--- Begin ---

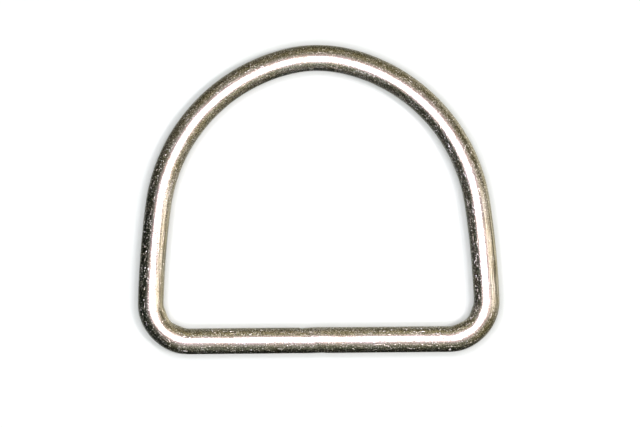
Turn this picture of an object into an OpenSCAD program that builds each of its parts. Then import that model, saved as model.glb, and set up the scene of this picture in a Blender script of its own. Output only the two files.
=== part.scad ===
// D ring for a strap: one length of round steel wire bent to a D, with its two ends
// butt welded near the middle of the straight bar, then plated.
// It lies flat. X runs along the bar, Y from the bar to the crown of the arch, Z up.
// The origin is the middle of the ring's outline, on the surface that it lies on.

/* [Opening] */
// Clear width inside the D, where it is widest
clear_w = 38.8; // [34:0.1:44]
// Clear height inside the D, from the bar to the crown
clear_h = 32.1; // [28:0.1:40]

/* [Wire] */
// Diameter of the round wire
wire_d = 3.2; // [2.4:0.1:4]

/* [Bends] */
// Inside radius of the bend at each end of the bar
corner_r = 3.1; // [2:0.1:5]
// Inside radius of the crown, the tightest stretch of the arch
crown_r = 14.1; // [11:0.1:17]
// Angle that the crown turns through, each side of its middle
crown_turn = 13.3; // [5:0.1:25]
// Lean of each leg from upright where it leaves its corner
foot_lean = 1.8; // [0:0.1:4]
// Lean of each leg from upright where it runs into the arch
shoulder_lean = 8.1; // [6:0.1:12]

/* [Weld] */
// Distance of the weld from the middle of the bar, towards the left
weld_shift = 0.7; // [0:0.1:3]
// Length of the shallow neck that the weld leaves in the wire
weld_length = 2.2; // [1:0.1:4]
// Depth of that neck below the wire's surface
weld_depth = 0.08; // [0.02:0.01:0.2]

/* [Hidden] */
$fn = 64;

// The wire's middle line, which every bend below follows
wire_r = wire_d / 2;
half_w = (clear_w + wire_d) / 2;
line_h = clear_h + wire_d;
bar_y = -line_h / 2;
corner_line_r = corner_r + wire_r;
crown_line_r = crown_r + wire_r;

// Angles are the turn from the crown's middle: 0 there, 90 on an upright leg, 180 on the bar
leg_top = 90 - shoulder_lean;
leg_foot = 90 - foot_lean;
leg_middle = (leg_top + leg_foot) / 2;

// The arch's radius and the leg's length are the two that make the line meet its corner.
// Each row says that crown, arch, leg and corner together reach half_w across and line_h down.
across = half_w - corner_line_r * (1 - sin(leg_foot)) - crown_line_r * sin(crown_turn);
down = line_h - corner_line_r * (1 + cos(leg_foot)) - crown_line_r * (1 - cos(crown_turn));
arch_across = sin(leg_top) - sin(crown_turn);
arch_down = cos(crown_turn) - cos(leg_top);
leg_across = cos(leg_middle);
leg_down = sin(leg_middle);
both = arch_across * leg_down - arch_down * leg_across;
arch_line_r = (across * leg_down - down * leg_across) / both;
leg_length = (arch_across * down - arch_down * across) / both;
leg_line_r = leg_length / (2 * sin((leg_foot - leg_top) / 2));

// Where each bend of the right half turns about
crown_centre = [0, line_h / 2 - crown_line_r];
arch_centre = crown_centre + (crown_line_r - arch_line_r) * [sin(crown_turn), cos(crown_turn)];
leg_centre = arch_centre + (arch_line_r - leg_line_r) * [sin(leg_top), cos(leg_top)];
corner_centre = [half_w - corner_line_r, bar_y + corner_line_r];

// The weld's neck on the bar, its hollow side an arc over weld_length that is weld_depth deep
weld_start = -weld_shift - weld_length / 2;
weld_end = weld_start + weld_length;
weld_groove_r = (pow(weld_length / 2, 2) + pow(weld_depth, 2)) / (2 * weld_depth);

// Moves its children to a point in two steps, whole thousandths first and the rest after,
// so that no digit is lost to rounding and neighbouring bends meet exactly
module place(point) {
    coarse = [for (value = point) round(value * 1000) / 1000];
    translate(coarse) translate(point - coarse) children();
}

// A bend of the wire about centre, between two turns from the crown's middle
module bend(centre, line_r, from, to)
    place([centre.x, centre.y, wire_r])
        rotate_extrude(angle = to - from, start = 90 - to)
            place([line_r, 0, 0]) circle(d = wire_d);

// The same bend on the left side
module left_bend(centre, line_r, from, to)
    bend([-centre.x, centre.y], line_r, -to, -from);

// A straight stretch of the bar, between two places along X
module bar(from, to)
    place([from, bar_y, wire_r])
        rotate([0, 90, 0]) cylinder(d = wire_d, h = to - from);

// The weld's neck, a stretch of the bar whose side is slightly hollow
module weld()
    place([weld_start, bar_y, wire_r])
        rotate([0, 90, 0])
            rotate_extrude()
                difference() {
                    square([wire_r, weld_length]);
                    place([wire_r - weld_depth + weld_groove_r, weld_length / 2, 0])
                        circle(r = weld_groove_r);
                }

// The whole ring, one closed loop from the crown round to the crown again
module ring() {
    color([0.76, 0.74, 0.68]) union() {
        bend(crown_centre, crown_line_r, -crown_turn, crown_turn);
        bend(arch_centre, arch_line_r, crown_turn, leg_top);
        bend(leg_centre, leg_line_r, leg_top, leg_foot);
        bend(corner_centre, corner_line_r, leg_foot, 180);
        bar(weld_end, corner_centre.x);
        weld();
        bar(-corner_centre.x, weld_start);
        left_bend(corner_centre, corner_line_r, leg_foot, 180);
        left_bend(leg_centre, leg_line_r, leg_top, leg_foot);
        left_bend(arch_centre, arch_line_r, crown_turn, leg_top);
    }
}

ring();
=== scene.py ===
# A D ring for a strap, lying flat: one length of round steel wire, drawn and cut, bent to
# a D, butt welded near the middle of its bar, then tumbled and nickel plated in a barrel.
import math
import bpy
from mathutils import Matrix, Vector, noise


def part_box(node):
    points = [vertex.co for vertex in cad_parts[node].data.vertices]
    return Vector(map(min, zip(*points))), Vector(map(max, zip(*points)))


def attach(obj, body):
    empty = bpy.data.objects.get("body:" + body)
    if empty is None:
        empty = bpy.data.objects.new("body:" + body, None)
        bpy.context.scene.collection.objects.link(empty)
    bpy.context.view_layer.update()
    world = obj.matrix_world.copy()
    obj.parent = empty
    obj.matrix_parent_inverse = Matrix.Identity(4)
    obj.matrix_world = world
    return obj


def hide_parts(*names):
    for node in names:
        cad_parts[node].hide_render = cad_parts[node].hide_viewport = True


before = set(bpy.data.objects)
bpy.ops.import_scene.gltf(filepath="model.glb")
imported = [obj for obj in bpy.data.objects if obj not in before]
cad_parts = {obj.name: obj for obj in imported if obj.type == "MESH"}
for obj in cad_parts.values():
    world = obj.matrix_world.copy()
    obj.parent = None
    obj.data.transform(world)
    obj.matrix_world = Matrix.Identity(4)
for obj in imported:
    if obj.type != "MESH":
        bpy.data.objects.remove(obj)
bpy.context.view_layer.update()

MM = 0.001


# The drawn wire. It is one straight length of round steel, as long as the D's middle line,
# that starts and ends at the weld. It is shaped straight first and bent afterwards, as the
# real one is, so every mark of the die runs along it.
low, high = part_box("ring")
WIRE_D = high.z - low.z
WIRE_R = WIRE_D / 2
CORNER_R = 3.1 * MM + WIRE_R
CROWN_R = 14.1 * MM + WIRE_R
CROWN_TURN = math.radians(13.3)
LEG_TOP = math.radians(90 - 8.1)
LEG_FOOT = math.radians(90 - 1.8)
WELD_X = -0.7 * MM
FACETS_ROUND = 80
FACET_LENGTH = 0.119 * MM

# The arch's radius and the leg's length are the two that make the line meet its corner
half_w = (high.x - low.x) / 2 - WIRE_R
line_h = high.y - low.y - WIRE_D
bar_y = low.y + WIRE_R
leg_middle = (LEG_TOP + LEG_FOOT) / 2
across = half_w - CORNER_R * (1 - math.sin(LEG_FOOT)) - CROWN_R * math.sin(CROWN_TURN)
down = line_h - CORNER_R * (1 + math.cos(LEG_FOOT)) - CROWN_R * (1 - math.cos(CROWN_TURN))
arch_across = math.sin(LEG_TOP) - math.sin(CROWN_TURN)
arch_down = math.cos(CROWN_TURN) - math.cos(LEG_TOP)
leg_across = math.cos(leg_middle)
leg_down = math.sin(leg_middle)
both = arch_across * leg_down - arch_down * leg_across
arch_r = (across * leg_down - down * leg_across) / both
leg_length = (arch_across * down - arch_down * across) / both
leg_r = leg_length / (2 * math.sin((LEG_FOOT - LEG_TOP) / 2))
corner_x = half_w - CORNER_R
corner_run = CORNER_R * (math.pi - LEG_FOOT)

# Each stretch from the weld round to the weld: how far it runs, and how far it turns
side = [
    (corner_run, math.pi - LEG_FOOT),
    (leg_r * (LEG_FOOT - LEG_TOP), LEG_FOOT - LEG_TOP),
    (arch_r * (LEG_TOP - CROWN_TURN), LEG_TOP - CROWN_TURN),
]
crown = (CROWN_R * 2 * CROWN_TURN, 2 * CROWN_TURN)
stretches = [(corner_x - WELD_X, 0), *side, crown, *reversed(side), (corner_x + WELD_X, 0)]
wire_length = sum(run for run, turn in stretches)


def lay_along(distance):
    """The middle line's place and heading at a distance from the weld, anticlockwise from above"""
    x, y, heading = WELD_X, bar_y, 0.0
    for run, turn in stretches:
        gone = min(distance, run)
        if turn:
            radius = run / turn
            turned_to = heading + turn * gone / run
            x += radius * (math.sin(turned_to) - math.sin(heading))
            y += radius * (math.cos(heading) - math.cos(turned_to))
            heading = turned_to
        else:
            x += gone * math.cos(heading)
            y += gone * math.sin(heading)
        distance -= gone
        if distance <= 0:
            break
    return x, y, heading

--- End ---
--- Begin ---

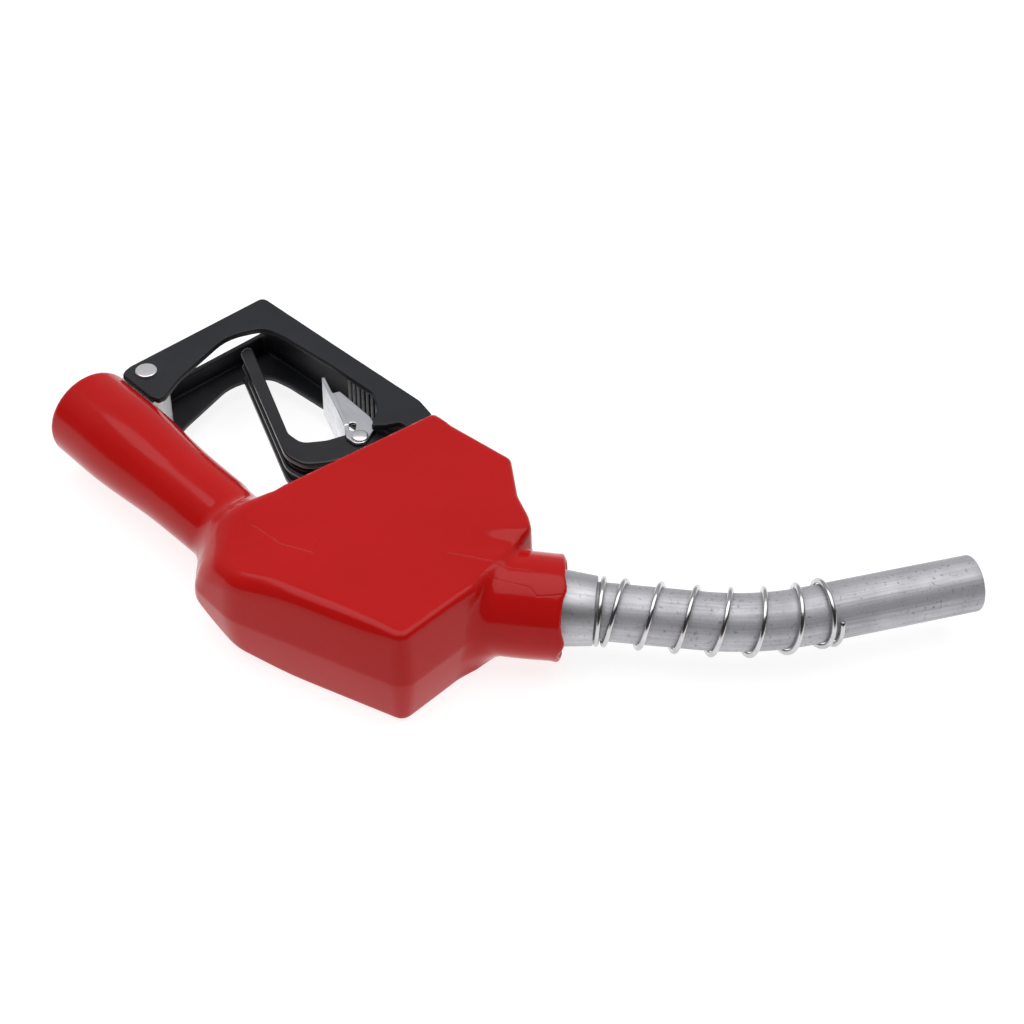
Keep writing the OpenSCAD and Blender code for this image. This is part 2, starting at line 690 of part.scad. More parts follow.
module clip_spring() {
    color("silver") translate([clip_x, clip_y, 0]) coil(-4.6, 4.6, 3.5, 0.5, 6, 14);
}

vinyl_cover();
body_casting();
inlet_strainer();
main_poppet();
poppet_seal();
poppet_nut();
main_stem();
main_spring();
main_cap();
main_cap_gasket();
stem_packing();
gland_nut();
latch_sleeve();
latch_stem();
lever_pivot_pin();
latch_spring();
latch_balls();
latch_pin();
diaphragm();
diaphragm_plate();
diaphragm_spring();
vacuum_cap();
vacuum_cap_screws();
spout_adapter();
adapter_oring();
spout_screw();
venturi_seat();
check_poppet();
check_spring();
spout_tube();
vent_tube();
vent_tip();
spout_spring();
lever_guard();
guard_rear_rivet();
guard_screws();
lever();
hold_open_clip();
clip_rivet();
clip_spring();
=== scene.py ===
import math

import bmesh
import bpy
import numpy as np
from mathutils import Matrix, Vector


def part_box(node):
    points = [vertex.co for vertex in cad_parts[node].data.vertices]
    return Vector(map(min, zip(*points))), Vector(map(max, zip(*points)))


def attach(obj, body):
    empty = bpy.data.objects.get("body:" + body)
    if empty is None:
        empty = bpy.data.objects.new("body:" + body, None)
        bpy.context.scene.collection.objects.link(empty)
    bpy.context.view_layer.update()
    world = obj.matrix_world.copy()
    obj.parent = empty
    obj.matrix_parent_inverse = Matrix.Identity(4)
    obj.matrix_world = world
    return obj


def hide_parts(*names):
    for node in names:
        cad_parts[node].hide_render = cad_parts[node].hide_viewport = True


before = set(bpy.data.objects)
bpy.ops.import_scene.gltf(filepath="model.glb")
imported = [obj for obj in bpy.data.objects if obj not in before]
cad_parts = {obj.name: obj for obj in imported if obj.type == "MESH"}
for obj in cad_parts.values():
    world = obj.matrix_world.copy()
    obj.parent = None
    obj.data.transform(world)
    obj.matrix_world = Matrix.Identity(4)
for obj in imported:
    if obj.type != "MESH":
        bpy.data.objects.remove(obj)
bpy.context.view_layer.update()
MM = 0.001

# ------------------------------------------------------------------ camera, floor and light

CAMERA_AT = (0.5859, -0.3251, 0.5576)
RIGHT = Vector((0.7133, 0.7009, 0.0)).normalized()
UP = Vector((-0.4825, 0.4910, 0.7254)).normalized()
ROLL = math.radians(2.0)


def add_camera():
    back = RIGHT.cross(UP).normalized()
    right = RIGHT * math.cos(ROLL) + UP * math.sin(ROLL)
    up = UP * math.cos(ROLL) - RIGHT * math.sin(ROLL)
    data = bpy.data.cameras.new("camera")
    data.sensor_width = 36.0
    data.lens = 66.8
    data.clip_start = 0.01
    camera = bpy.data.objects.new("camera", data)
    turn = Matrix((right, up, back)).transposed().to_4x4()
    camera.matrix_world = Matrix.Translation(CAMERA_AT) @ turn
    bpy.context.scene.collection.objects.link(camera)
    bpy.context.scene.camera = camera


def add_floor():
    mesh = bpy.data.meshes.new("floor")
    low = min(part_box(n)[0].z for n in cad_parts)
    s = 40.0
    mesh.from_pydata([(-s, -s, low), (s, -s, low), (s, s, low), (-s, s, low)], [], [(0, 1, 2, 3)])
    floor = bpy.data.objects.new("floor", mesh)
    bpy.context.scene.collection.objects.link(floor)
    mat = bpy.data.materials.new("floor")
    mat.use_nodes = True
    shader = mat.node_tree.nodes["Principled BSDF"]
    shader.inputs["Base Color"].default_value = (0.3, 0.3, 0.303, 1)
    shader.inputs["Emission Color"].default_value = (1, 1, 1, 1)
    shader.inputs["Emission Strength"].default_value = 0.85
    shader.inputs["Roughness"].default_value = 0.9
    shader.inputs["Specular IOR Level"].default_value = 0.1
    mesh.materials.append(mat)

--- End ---

> _PROBLEM DETAILS_
Each line from the one containing "Turn this picture" through the one containing "wire_d = 3.2; // [2.4:0.1:4]" must be retyped exactly, the first and last of these included.

> _RESULT FOR THIS EXERCISE_
Turn this picture of an object into an OpenSCAD program that builds each of its parts. Then import that model, saved as model.glb, and set up the scene of this picture in a Blender script of its own. Output only the two files.
=== part.scad ===
// D ring for a strap: one length of round steel wire bent to a D, with its two ends
// butt welded near the middle of the straight bar, then plated.
// It lies flat. X runs along the bar, Y from the bar to the crown of the arch, Z up.
// The origin is the middle of the ring's outline, on the surface that it lies on.

/* [Opening] */
// Clear width inside the D, where it is widest
clear_w = 38.8; // [34:0.1:44]
// Clear height inside the D, from the bar to the crown
clear_h = 32.1; // [28:0.1:40]

/* [Wire] */
// Diameter of the round wire
wire_d = 3.2; // [2.4:0.1:4]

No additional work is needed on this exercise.